I would kindly ask you not to make such request:
trueriver wrote:
Finally, a polite request to any devs reading this:

When there is a portage upgrade (there was one of those as well) the sync command tells you what to do. In my opinion, when there is a gcc upgrade, it would be nice if the sync command pointed you to the upgrade docs. It is easily missed, especially by newcomers, and a one line message would have saved me some grief here.


Here is the typical message when you updated gcc, taken from 4.6.3:

Code:
>>> Messages generated by process 5266 on 2013-01-09 19:05:27 CST for package sys-devel/gcc-4.6.3:

WARN: setup

LTO support is still experimental and unstable.
Any bugs resulting from the use of LTO will not be fixed.

WARN: postinst
If you have issues with packages unable to locate libstdc++.la,
then try running 'fix_libtool_files.sh' on the old gcc versions.
You might want to review the GCC upgrade guide when moving between
major versions (like 4.2 to 4.3):
http://www.gentoo.org/doc/en/gcc-upgrading.xml


You can see the important link of the information about upgrading GCC is given every time.
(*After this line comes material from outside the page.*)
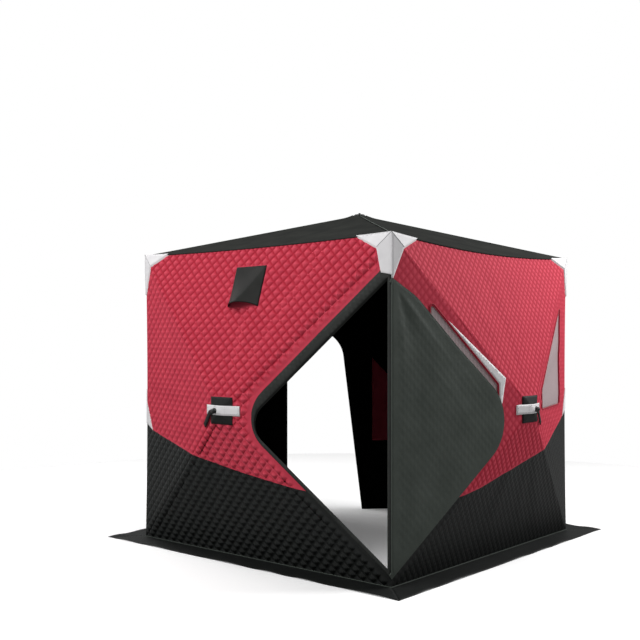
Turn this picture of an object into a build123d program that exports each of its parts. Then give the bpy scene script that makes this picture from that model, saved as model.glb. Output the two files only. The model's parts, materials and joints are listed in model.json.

There would be no much improvement even the devs agree to put an additional message for the sync and it's not practical. Because when an upgrade of GCC is detected, the message is shown after sync, however, the user may decide not to update at the time. And when he or she does the upgrade later on, that message most likely has been forgotten. As for the point for the newcomers, if they miss emerge messages, you can't guarantee they won't miss sync messages.

The message after emerge is more than enough. Some users for some reason never read the emerge message carefully. Every time I emerge, I read every word it spits out even it's the same message I have read for dozens of times. Some time back then, when an xorg-server stable upgrade was available, you can expect a few of posts about keyboard/mouse didn't work would be popping out on the forums, even emerge had told the user to upgrade x11-drivers.

The solution is to read emerge message and guides carefully and we already have it.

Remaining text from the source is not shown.